Crossing the river via some exposed stones, there is a large platform with magnificent views of the waterfall, with the flat surface perfect for setting my camera down. The photos aren't great but a little better than the regular ones I was taking, as the lighting was a little dull given the time of day. Thankfully I had the whole place to myself, and could take my time enjoying the scenery and exploring all the nooks and crannies. It's an idyllic place to be, and apart from the ease of access if you choose the shorter walk, I can see why it's such a popular location. After spending a decent amount of time at the falls, I decided to make my way back to the car, getting to enjoy the walk all over again. The sun came out from behind the clouds and produced some nice results but I had mixed results trying to capture these with the camera. The drive back to Deloraine was a pleasant one, with dramatic hills and rolling farmland that I would grow to really love over the next few days. Not a bad way to end a three hike day, plus an emergency trip to Launceston for new boots. 

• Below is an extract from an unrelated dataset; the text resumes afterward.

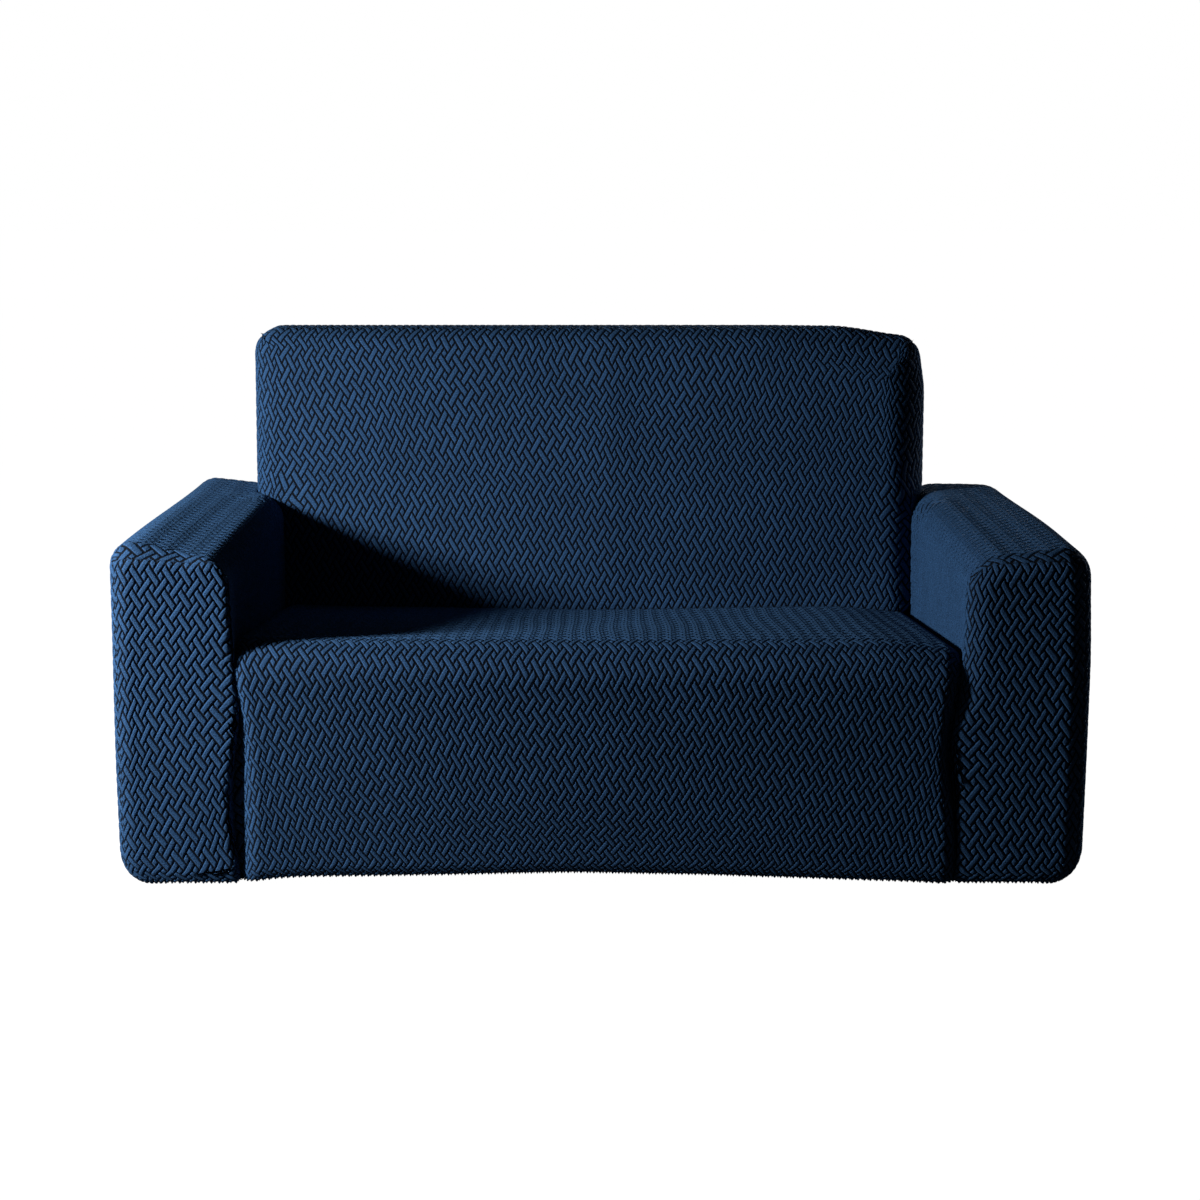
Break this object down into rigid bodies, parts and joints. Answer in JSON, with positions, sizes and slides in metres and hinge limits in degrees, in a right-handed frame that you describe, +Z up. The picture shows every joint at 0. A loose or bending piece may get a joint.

Final Thoughts – Liffey Falls was one of the first hikes I put on the itinerary for this trip, being one of the best known hikes near Launceston. 

While it's great that there is a more accessible walk trail on offer, I was always going to be doing the longer version, as that's just what I prefer. Rather than being long for longs sake, the full trail from the camping area has some fantastic temperate rainforest to explore, along with some enjoyable access points to Liffey River.

If you don't have the time or fitness to do the longer trail, then the impressive scene at Liffey Falls is still there for you, but I'd recommend walking the extra kilometres and starting from the camping area.